At a February town hall meeting in Racine, Wis., Obama showed little patience for a rowdy crowd. When one young man asked for his views on Native American rights and "people getting screwed" by NAFTA, Obama took a sharp tone.

"I'm sorry, young man, you have a series of different questions and why don't you ask your questions in a more polite fashion," Obama said.

An aide later said that Obama, who was on his last stop before a trip home to Chicago, appeared irritated because was anxious to see his family.

Reacting in mid-February to Clinton's charges that he was all talk, Obama offered a confident self-assessment, one that might sound arrogant to some. "It's true I give a good speech. What can I do? Nothing wrong with that."

Obama infuriated supporters of former Sen. John Edwards by continuing to use him as a punch line on the stump even after he left the race.
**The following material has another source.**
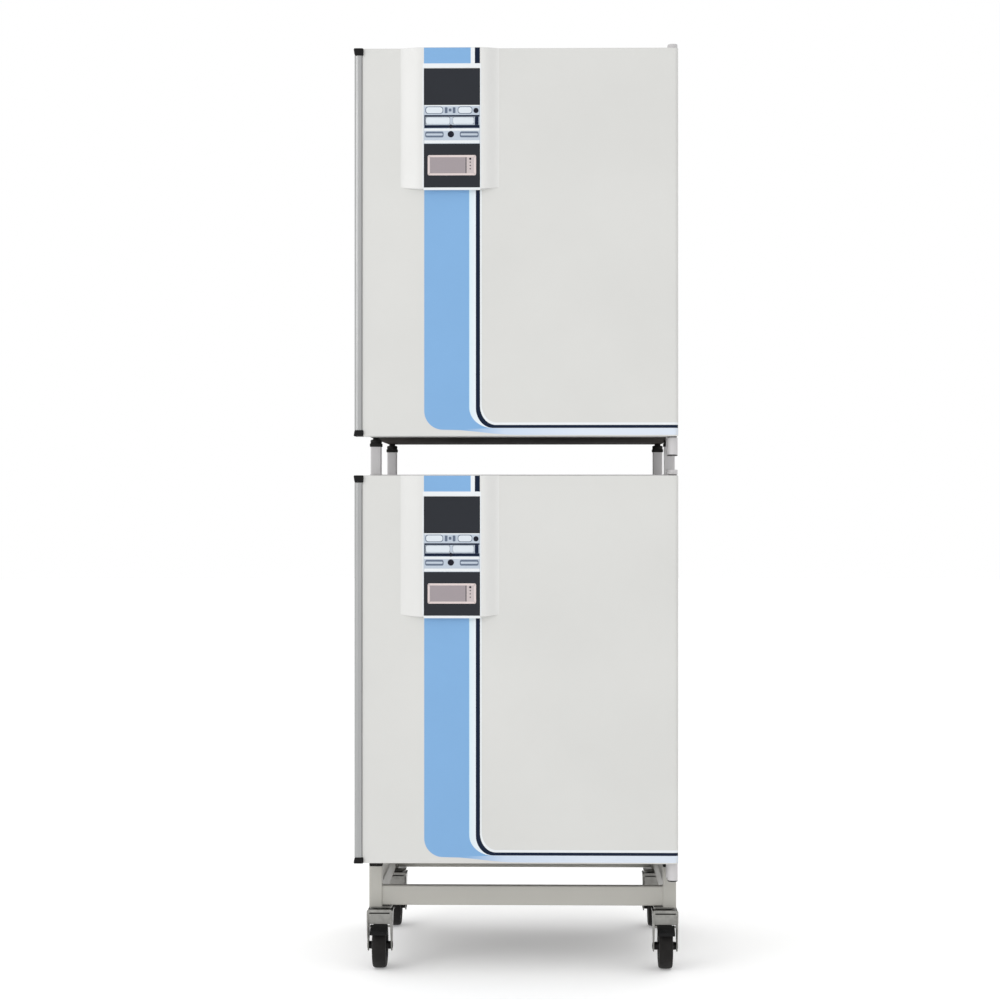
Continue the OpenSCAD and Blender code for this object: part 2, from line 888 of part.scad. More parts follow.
module display_windows(level) {
    y = [panel_face, panel_face + panel_t];
    color([0.12, 0.13, 0.15])
        in_unit(level) {
            block(panel_x, y, [keypad_z[1] + seam, window_top]);
            block(panel_x, y, [window_low, keypad_z[0] - seam]);
        }
}

module left_key_outline(grow) {
    block(grown(left_key_x, grow), [y_front, y_front + key_t], grown(key_row_z, grow));
}

module right_key_outline(grow) {
    block(grown(right_key_x, grow), [y_front, y_front + key_t], grown(key_row_z, grow));
}

module round_key_outline(grow) {
    rod_y(round_key_x, round_key_z, round_key_r + grow, [y_front, y_front + key_t]);
}

module keypad(level) {
    color([0.82, 0.87, 0.92])
        in_unit(level)
            difference() {
                block(panel_x, [panel_face, panel_face + panel_t], keypad_z);
                left_key_outline(key_gap);
                right_key_outline(key_gap);
                round_key_outline(key_gap);
            }
}

module left_key(level) {
    color([0.85, 0.89, 0.94])
        in_unit(level)
            left_key_outline(0);
}

module right_key(level) {
    color([0.85, 0.89, 0.94])
        in_unit(level)
            right_key_outline(0);
}

module round_key(level) {
    color([0.12, 0.12, 0.2])
        in_unit(level)
            round_key_outline(0);
}

// ---------------------------------------------------------------- glass door

module glass_door(level) {
    color([0.8, 0.9, 0.92, 0.4])
        in_unit(level)
            block(glass_x, glass_y, glass_z);
}

// Two hinge clamps on the front of the glass, and a pull knob
module glass_fittings(level) {
    plate_t = 2;
    front = [glass_y[0] - plate_t, glass_y[0]];
    color([0.7, 0.71, 0.72])
        in_unit(level) {
            for (z = glass_hinge_z)
                difference() {
                    union() {
                        block([glass_x[1] - 30, glass_hinge_x], front, [z + 0.3, z + glass_hinge_l]);
                        block(
                            [glass_x[1] + 0.3, glass_hinge_x], [front[0], glass_hinge_y - 1],
                            [z + 0.3, z + glass_hinge_l]
                        );
                        translate([glass_hinge_x, glass_hinge_y, z + 0.3])
                            cylinder(r = glass_knuckle_r, h = glass_hinge_l - 0.3);
                    }
                    translate([glass_hinge_x, glass_hinge_y, z - eps])
                        cylinder(r = glass_pin_r + running, h = glass_hinge_l + 2 * eps);
                }
            rod_y(knob_x, knob_z, 6, [glass_y[0] - 12, glass_y[0]]);
            rod_y(knob_x, knob_z, 15, [glass_y[0] - 20, glass_y[0] - 11]);
        }
}

// ---------------------------------------------------------------- drawing

roller_frame();
stacking_frame();
support_pads();
caster_plates();
casing(upper);  // upper_casing
casing(lower);  // lower_casing
chamber(upper);  // upper_chamber
chamber(lower);  // lower_chamber
cabinet_insulation();
rear_covers();
cabinet_feet();
hinge_brackets();
shelf_posts();
shelves();
fan_motors();
chamber_covers();
sensor_heads();
chamber_seals();
power_inlets();
rear_ports();
door_skin(upper);  // upper_door_skin
door_liner(upper);  // upper_door_liner
door_core(upper);  // upper_door_core
door_gasket(upper);  // upper_door_gasket
door_handle(upper);  // upper_door_handle
handle_caps(upper);  // upper_handle_caps
control_housing(upper);  // upper_control_housing
display_windows(upper);  // upper_display_windows
keypad(upper);  // upper_keypad
left_key(upper);  // upper_left_key
right_key(upper);  // upper_right_key
round_key(upper);  // upper_round_key
door_skin(lower);  // lower_door_skin
door_liner(lower);  // lower_door_liner
door_core(lower);  // lower_door_core
door_gasket(lower);  // lower_door_gasket
door_handle(lower);  // lower_door_handle
handle_caps(lower);  // lower_handle_caps
control_housing(lower);  // lower_control_housing
display_windows(lower);  // lower_display_windows
keypad(lower);  // lower_keypad
left_key(lower);  // lower_left_key
right_key(lower);  // lower_right_key
round_key(lower);  // lower_round_key
glass_door(upper);  // upper_glass_door
glass_fittings(upper);  // upper_glass_fittings
glass_door(lower);  // lower_glass_door
glass_fittings(lower);  // lower_glass_fittings
fan(upper);  // upper_fan
fan(lower);  // lower_fan
caster_fork(0, 0, true);  // caster_fork_fl
caster_fork(1, 0, true);  // caster_fork_fr
caster_fork(0, 1, false);  // caster_fork_rl
caster_fork(1, 1, false);  // caster_fork_rr
caster_wheel(0, 0);  // caster_wheel_fl
caster_wheel(1, 0);  // caster_wheel_fr
caster_wheel(0, 1);  // caster_wheel_rl
caster_wheel(1, 1);  // caster_wheel_rr
brake_lever(0, 0);  // brake_lever_fl
brake_lever(1, 0);  // brake_lever_fr
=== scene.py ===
"""Two laboratory incubators stacked on a roller base: the finished surfaces around the CAD frame.

Metres, +Z up. The doors face -Y, with their grips at -X and their hinges at +X.
Every piece is worked out as whole arrays of points, in place, and rides on one CAD body.
"""

import json
import math

import bmesh
import bpy
import numpy as np
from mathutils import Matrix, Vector


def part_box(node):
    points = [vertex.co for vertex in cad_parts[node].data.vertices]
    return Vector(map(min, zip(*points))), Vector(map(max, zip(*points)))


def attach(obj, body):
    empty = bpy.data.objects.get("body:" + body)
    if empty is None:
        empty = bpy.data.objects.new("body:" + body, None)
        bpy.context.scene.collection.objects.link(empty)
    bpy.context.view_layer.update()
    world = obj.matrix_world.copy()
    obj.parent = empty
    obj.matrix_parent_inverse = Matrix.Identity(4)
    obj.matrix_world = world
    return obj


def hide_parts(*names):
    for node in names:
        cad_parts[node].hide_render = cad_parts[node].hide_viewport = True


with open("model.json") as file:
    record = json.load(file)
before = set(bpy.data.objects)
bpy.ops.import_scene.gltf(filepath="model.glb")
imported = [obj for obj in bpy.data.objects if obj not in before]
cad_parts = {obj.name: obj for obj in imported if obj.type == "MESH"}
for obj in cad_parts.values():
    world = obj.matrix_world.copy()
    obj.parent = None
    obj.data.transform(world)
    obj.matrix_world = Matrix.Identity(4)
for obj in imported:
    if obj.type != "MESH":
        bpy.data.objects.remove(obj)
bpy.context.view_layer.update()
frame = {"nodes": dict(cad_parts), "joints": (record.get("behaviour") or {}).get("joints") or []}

MM = 0.001
REFLECTED = 0.855   # share of a display tone that a surface reflects in this bright white room
TAU = 2 * math.pi
LEVELS = ("lower", "upper")
CORNERS = ("fl", "fr", "rl", "rr")


# ------------------------------------------------------------------ shapes
# A shape is (points, faces): an array of places and a list of faces that name them.


def span(node):
    """The lowest and the highest corner of a CAD node, as arrays."""
    low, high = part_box(node)
    return np.array(low), np.array(high)


def skin(rings, loop=False, caps=True):
    """The surface through closed outlines: neighbouring points of neighbouring rings make quads.
    loop joins the last ring to the first; otherwise the end rings are closed by their own outlines."""
    rows, count, _ = rings.shape
    last = rows if loop else rows - 1
    i, j = np.meshgrid(np.arange(last), np.arange(count), indexing="ij")
    up, along = (i + 1) % rows, (j + 1) % count
    quads = np.stack([i * count + j, i * count + along, up * count + along, up * count + j], -1)
    faces = quads.reshape(-1, 4).tolist()
    if caps and not loop:
        faces.append(list(range(count))[::-1])
        faces.append(list(range((rows - 1) * count, rows * count)))
    return rings.reshape(-1, 3), faces


def thick_sheet(front, back, keep=None):
    """A closed sheet between two grids of places: the quads of both grids where keep is true, and a
    wall wherever one of those has no kept neighbour, at the rim and round every hole."""
    rows, count, _ = front.shape
    if keep is None:
        keep = np.ones((rows - 1, count - 1), bool)
    index = np.arange(rows * count).reshape(rows, count)
    shift = rows * count
    corners = [index[:-1, :-1], index[:-1, 1:], index[1:, 1:], index[1:, :-1]]
    beyond = np.pad(keep, 1)
    beside = [beyond[:-2, 1:-1], beyond[1:-1, 2:], beyond[2:, 1:-1], beyond[1:-1, :-2]]
    quads = np.stack(corners, -1)[keep]
    faces = [quads, quads[:, ::-1] + shift]
    for here, there, neighbour in zip(corners, corners[1:] + corners[:1], beside):
        bare = keep & ~neighbour
        a, b = here[bare], there[bare]
        faces.append(np.stack([b, a, a + shift, b + shift], -1))
    used, names = np.unique(np.concatenate(faces), return_inverse=True)
    return np.r_[front.reshape(-1, 3), back.reshape(-1, 3)][used], names.reshape(-1, 4).tolist()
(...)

And New York magazine reported last month that Obama blew the endorsement, in part, because he came across as "glib and aloof" during a phone conversation on the day that Edwards dropped out.

Cass R. Sunstein, a former colleague of Obama's at the University of Chicago law school, said the characterizations by Obama opponents of him as elitist is "laughable," and the charge of him as condescending "aren't features of his personality."

But he allowed that Obama, like anybody under a nearly 24-hour-a-day microscope, can slip up.

"He is a real person," Sunstein said. "He is not programmed in the way that some political candidates have been in the past. The moment-by-moment scrutiny is surely less familiar for him than it has been for people who have been facing this kind of scrutiny for a longer time."